> SOURCE EXCERPT
§ §

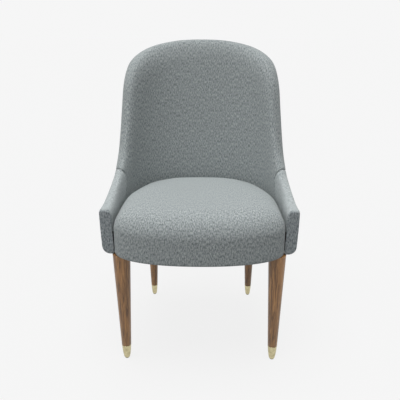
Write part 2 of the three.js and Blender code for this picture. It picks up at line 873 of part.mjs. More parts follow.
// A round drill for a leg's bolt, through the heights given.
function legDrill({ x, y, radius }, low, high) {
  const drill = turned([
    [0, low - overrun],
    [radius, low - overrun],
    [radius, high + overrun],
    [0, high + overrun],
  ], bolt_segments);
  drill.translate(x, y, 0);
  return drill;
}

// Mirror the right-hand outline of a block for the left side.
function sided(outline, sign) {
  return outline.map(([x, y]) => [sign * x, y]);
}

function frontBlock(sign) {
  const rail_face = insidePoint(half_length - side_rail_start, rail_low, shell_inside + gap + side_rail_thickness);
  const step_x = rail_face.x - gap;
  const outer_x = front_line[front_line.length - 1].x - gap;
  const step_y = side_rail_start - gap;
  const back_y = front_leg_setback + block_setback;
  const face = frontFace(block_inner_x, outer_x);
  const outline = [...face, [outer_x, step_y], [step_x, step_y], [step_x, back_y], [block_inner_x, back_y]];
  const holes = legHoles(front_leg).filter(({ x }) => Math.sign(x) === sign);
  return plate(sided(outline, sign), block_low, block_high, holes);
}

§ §

> STATED PROBLEM
Restate the whole of the material exactly.

> THE ANSWER
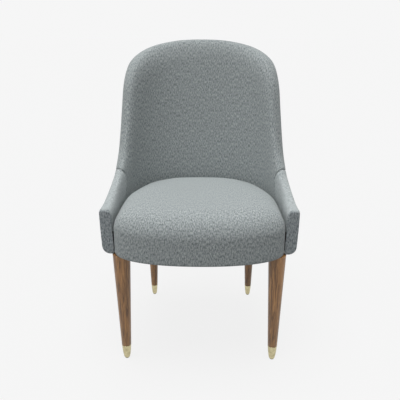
Write part 2 of the three.js and Blender code for this picture. It picks up at line 873 of part.mjs. More parts follow.
// A round drill for a leg's bolt, through the heights given.
function legDrill({ x, y, radius }, low, high) {
  const drill = turned([
    [0, low - overrun],
    [radius, low - overrun],
    [radius, high + overrun],
    [0, high + overrun],
  ], bolt_segments);
  drill.translate(x, y, 0);
  return drill;
}

// Mirror the right-hand outline of a block for the left side.
function sided(outline, sign) {
  return outline.map(([x, y]) => [sign * x, y]);
}

function frontBlock(sign) {
  const rail_face = insidePoint(half_length - side_rail_start, rail_low, shell_inside + gap + side_rail_thickness);
  const step_x = rail_face.x - gap;
  const outer_x = front_line[front_line.length - 1].x - gap;
  const step_y = side_rail_start - gap;
  const back_y = front_leg_setback + block_setback;
  const face = frontFace(block_inner_x, outer_x);
  const outline = [...face, [outer_x, step_y], [step_x, step_y], [step_x, back_y], [block_inner_x, back_y]];
  const holes = legHoles(front_leg).filter(({ x }) => Math.sign(x) === sign);
  return plate(sided(outline, sign), block_low, block_high, holes);
}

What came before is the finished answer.